[CAD and scene scripts]
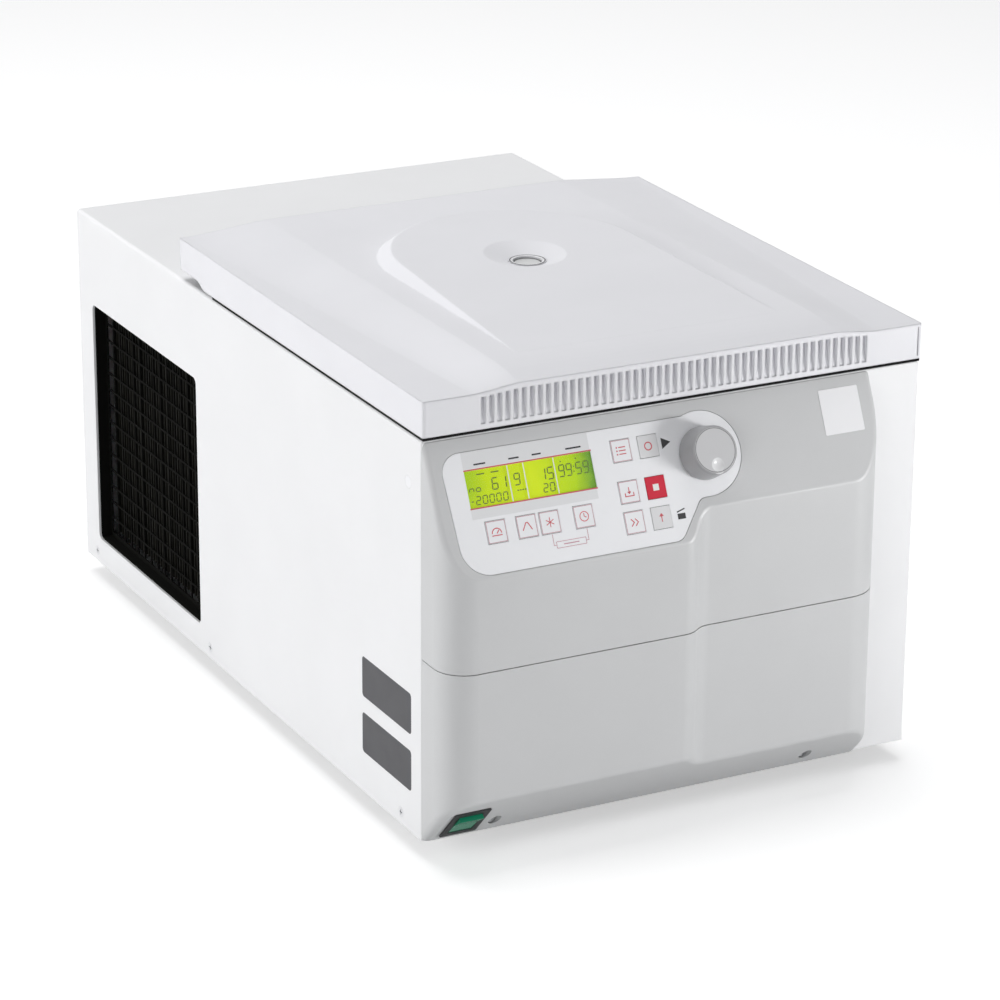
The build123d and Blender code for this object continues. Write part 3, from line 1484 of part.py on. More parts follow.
# Hinges: brackets that stand through the deck, pins, and forked arms on the lid plate
pin_radius = 4.0
bracket_thickness = 8.0
cheek_gap = 1.0
cheek_thickness = 6.0
with BuildPart() as hinge_brackets:
    for side in (-1, 1):
        with BuildSketch(Plane.YZ.offset(side * hinge_x - bracket_thickness / 2)):
            with Locations((hinge_y, (deck - sheet + hinge_z) / 2)):
                Rectangle(12, hinge_z - deck + sheet)
            with Locations((hinge_y, hinge_z)):
                Circle(8)
                Circle(pin_radius, mode=Mode.SUBTRACT)
        extrude(amount=bracket_thickness)
        with BuildSketch(Plane.XY.offset(deck - sheet - 0.05)):
            with Locations((side * hinge_x, hinge_y)):
                RectangleRounded(36, 40, radius=4)
        extrude(amount=-4)
hinge_brackets.part.label = "hinge_brackets"
export_step(hinge_brackets.part, "parts/hinge_brackets.step")

pin_reach = bracket_thickness / 2 + cheek_gap + cheek_thickness + 1.5
with BuildPart() as hinge_pins:
    for side in (-1, 1):
        with BuildSketch(Plane.YZ.offset(side * hinge_x - pin_reach)):
            with Locations((hinge_y, hinge_z)):
                Circle(pin_radius - 0.01)
        extrude(amount=2 * pin_reach)
hinge_pins.part.label = "hinge_pins"
export_step(hinge_pins.part, "parts/hinge_pins.step")

arm_front = front + 338.0
arm_rear = front + notch_start
arm_low = lid_bottom + sheet
with BuildPart() as hinge_arms:
    for side in (-1, 1):
        for cheek in (-1, 1):
            inner_x = side * hinge_x + cheek * (bracket_thickness / 2 + cheek_gap)
            with BuildSketch(Plane.YZ.offset(inner_x)):
                with BuildLine():
                    Polyline(
                        (arm_front, arm_low),
                        (arm_rear, arm_low),
                        (hinge_y + 4, hinge_z - 8),
                        (hinge_y, hinge_z + 8.9),
                        (arm_front + 12, arm_low + 12),
                        close=True,
                    )
                make_face()
                with Locations((hinge_y, hinge_z)):
                    Circle(9)
                    Circle(pin_radius + running_gap, mode=Mode.SUBTRACT)
            extrude(amount=cheek * cheek_thickness)
        with BuildSketch(Plane.XY.offset(arm_low)):
            with Locations((side * hinge_x, (arm_front + arm_rear) / 2)):
                Rectangle(40, arm_rear - arm_front)
        extrude(amount=3)
hinge_arms.part.label = "hinge_arms"
export_step(hinge_arms.part, "parts/hinge_arms.step")
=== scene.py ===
import bpy
import bmesh
from math import cos, radians, sin
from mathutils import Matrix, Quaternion, Vector


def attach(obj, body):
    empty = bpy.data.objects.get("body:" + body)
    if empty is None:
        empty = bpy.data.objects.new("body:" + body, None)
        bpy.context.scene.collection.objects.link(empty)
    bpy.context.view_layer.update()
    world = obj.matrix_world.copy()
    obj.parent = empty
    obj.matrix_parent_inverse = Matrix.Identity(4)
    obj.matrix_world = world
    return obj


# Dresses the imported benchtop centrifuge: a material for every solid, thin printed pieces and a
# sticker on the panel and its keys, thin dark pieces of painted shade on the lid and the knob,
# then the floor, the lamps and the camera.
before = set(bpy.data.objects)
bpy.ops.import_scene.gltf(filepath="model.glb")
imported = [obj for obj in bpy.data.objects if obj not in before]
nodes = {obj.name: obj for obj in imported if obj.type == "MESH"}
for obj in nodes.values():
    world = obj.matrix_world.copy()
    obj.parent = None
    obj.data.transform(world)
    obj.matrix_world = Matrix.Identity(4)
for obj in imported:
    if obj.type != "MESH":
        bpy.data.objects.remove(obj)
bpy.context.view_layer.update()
scene = bpy.context.scene

# ---------------------------------------------------------------- places on the case
MM = 1000                       # millimetres in a metre
FRONT = -0.299                  # y of the front edge of the case, metres
DECK = 0.313                    # z of the top deck, metres
TILT = radians(25.05)           # lean of the control face from upright
NORMAL = Vector((0.0, -cos(TILT), sin(TILT)))
DOWN = Vector((0.0, -sin(TILT), -cos(TILT)))
KNOB_X, KNOB_S = 11.3, 40.0     # axis of the knob on the control face, mm


def panel(x, s, lift=0.0):
    """Point of the control face: x and the way down the slope in mm, lift outwards in mm."""
    return Vector((x / MM, FRONT, DECK)) + DOWN * (s / MM) + NORMAL * (lift / MM)


# ---------------------------------------------------------------- materials
RELIEF = 0.0002                 # depth of grain and drawn lines, metres
DRIFT_SCALE = 14.0              # slow tone drift
GLOSS_SCALE = 55.0              # uneven gloss
SMUDGE_SCALE = 160.0            # smudges on clear plastic
LINES_ACROSS, LINES_ALONG = 900.0, 25.0     # drawn lines of rolled or turned metal
METAL_EDGE = 0.0004             # bevel of metal edges, metres


def tree(name):
    """New material with nothing but a Principled shader and its output."""
    m = bpy.data.materials.new(name)
    m.use_nodes = True
    t = m.node_tree
    t.nodes.clear()
    out = t.nodes.new("ShaderNodeOutputMaterial")
    bsdf = t.nodes.new("ShaderNodeBsdfPrincipled")
    t.links.new(bsdf.outputs["BSDF"], out.inputs["Surface"])
    return m, t, bsdf


def coords(t, scale=(1, 1, 1)):
    """Object coordinates, scaled."""
    tc = t.nodes.new("ShaderNodeTexCoord")
    mp = t.nodes.new("ShaderNodeMapping")
    mp.inputs["Scale"].default_value = scale
    t.links.new(tc.outputs["Object"], mp.inputs["Vector"])
    return mp.outputs["Vector"]


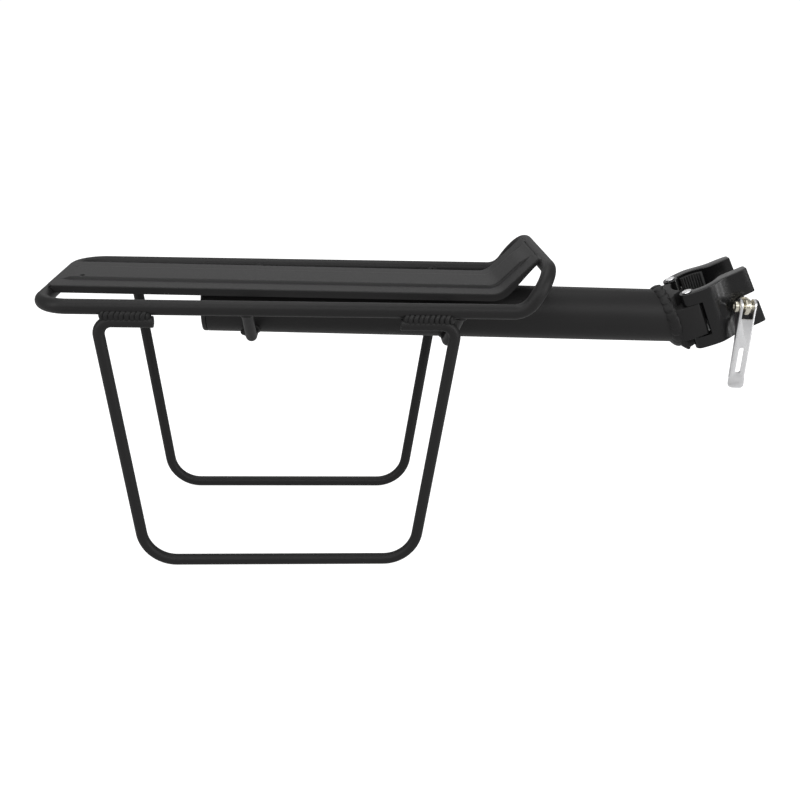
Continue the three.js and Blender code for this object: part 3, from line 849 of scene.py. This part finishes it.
def beam_end_cap():
    flange = BEAM_REAR_X - CAP_GAP - CAP_FLANGE
    start = (flange, 0, beam_z(flange))
    end = (flange + 30, 0, beam_z(flange + 30))
    plug = BEAM_R - BEAM_WALL - CAP_GAP
    profile = [(1.1, 0.01), (1.1, BEAM_R - 5.2), (0.8, BEAM_R - 4.4), (0.2, BEAM_R - 3.8)]
    profile += [(0.0, BEAM_R - 3.2), (0.0, BEAM_R - 1.8), (0.25, BEAM_R - 0.8)]
    profile += [(0.8, BEAM_R - 0.2), (1.5, BEAM_R), (CAP_FLANGE - 0.3, BEAM_R)]
    profile += [(CAP_FLANGE, BEAM_R - 0.3), (CAP_FLANGE, plug)]
    profile += [(CAP_FLANGE + CAP_PLUG - 1, plug), (CAP_FLANGE + CAP_PLUG, plug - 1)]
    profile += [(CAP_FLANGE + CAP_PLUG, 0.01)]
    cap = lathe("beam_cap", profile, 96, start, end)
    place(cap, PLASTIC, "rack", ("beam_end_cap",))


def beam_bead():
    """Weld ring where the beam runs into the leaning face of the block."""
    face = BLOCK_REAR_U - 1.3
    radius = BEAM_R + 0.2
    steps = 120
    points = []
    for i in range(steps):
        turn = 2 * math.pi * i / steps
        y = radius * math.sin(turn)
        rise = radius * math.cos(turn)
        x = (face - (beam_z(BLOCK_REAR_U) + rise) * math.sin(CLAMP_TILT)) / math.cos(CLAMP_TILT)
        points.append((x, y, beam_z(x) + rise))
    centre = Vector((0, 0, beam_z(BLOCK_REAR_U)))

    def outward(point):
        away = Vector((0, point.y, point.z - centre.z)).normalized()
        return away + Vector((-0.6, 0, 0))

    ring = bead("beam_bead", points, BEAM_BEAD, outward, BEAM_BEAD_PITCH, True, BEAM_BEAD_RIPPLE)
    weld(ring, "beam_weld")


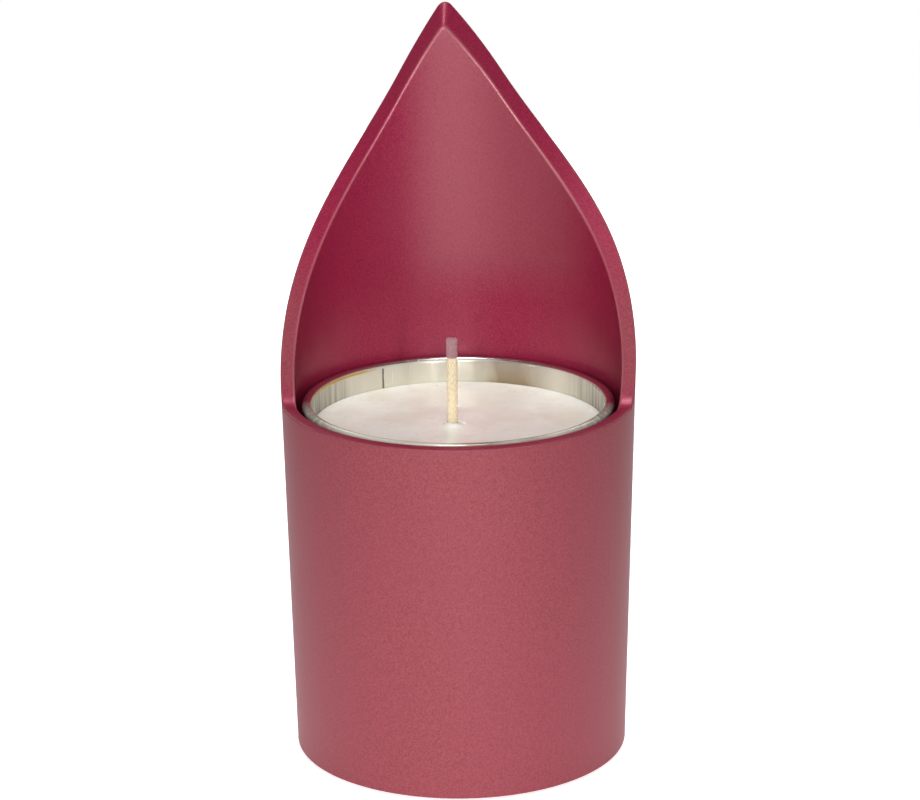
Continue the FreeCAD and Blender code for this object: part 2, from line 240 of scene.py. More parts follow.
def flame_level(across, tip_round):
    """The flame's outline over the tube's axis: straight flanks, a blunt tip, hollow shoulders."""
    squeeze = 1 / math.hypot(1, CUT_SLOPE)
    rise = (APEX_LEVEL - SHOULDER_LEVEL) * squeeze
    left_slope = math.atan2(rise, LEFT_RUN)
    right_slope = math.atan2(rise, RIGHT_RUN)
    tip_shift = tip_round * (1 / math.cos(left_slope) - 1 / math.cos(right_slope))
    tip_shift /= math.tan(left_slope) + math.tan(right_slope)
    tip_drop = tip_shift * math.tan(right_slope) + tip_round / math.cos(right_slope)
    offset = across - APEX_PLACE
    if offset > tip_shift:
        slope, run, distance, side = right_slope, RIGHT_RUN, offset, 1
    else:
        slope, run, distance, side = left_slope, LEFT_RUN, -offset, -1
    reach = SHOULDER_ROUND * math.tan(slope / 2)
    if distance >= run + reach:
        height = 0
    elif distance > run - reach * math.cos(slope):
        height = SHOULDER_ROUND - math.sqrt(SHOULDER_ROUND ** 2 - (run + reach - distance) ** 2)
    elif distance > side * tip_shift + tip_round * math.sin(slope):
        height = rise - distance * math.tan(slope)
    else:
        height = rise - tip_drop + math.sqrt(tip_round ** 2 - (offset - tip_shift) ** 2)
    return SHOULDER_LEVEL + height / squeeze


def wall_top(angle, share):
    """Height of the wall's top at an angle from the back; share 0 is outside and 1 inside."""
    low, high, precision = 0, 2 * TUBE_HIGH.z, 1e-8
    tip_round = TIP_ROUND_OUTSIDE * (1 - share) + TIP_ROUND_INSIDE * share
    while high - low > precision:
        height = (low + high) / 2
        radius = outer_radius(height) * (1 - share) + BORE_RADIUS * share
        level = flame_level(radius * math.sin(angle), tip_round)
        cut = level + CUT_SLOPE * radius * math.cos(angle)
        if cut > height:
            low = height
        else:
            high = height
    # A smooth maximum, which stands CREASE_SOFTNESS higher where the flame meets the rim.
    gap = abs(height - RIM_HEIGHT)
    blend = max(4 * CREASE_SOFTNESS - gap, 0) ** 2 / (16 * CREASE_SOFTNESS)
    return max(height, RIM_HEIGHT) + blend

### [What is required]
Repeat, exactly as they stand above, the lines from the line with "arm_front = front + 338.0" to the line with "obj.parent = None", both lines included.

### [Task answer]
arm_front = front + 338.0
arm_rear = front + notch_start
arm_low = lid_bottom + sheet
with BuildPart() as hinge_arms:
    for side in (-1, 1):
        for cheek in (-1, 1):
            inner_x = side * hinge_x + cheek * (bracket_thickness / 2 + cheek_gap)
            with BuildSketch(Plane.YZ.offset(inner_x)):
                with BuildLine():
                    Polyline(
                        (arm_front, arm_low),
                        (arm_rear, arm_low),
                        (hinge_y + 4, hinge_z - 8),
                        (hinge_y, hinge_z + 8.9),
                        (arm_front + 12, arm_low + 12),
                        close=True,
                    )
                make_face()
                with Locations((hinge_y, hinge_z)):
                    Circle(9)
                    Circle(pin_radius + running_gap, mode=Mode.SUBTRACT)
            extrude(amount=cheek * cheek_thickness)
        with BuildSketch(Plane.XY.offset(arm_low)):
            with Locations((side * hinge_x, (arm_front + arm_rear) / 2)):
                Rectangle(40, arm_rear - arm_front)
        extrude(amount=3)
hinge_arms.part.label = "hinge_arms"
export_step(hinge_arms.part, "parts/hinge_arms.step")
=== scene.py ===
import bpy
import bmesh
from math import cos, radians, sin
from mathutils import Matrix, Quaternion, Vector


def attach(obj, body):
    empty = bpy.data.objects.get("body:" + body)
    if empty is None:
        empty = bpy.data.objects.new("body:" + body, None)
        bpy.context.scene.collection.objects.link(empty)
    bpy.context.view_layer.update()
    world = obj.matrix_world.copy()
    obj.parent = empty
    obj.matrix_parent_inverse = Matrix.Identity(4)
    obj.matrix_world = world
    return obj


# Dresses the imported benchtop centrifuge: a material for every solid, thin printed pieces and a
# sticker on the panel and its keys, thin dark pieces of painted shade on the lid and the knob,
# then the floor, the lamps and the camera.
before = set(bpy.data.objects)
bpy.ops.import_scene.gltf(filepath="model.glb")
imported = [obj for obj in bpy.data.objects if obj not in before]
nodes = {obj.name: obj for obj in imported if obj.type == "MESH"}
for obj in nodes.values():
    world = obj.matrix_world.copy()
    obj.parent = None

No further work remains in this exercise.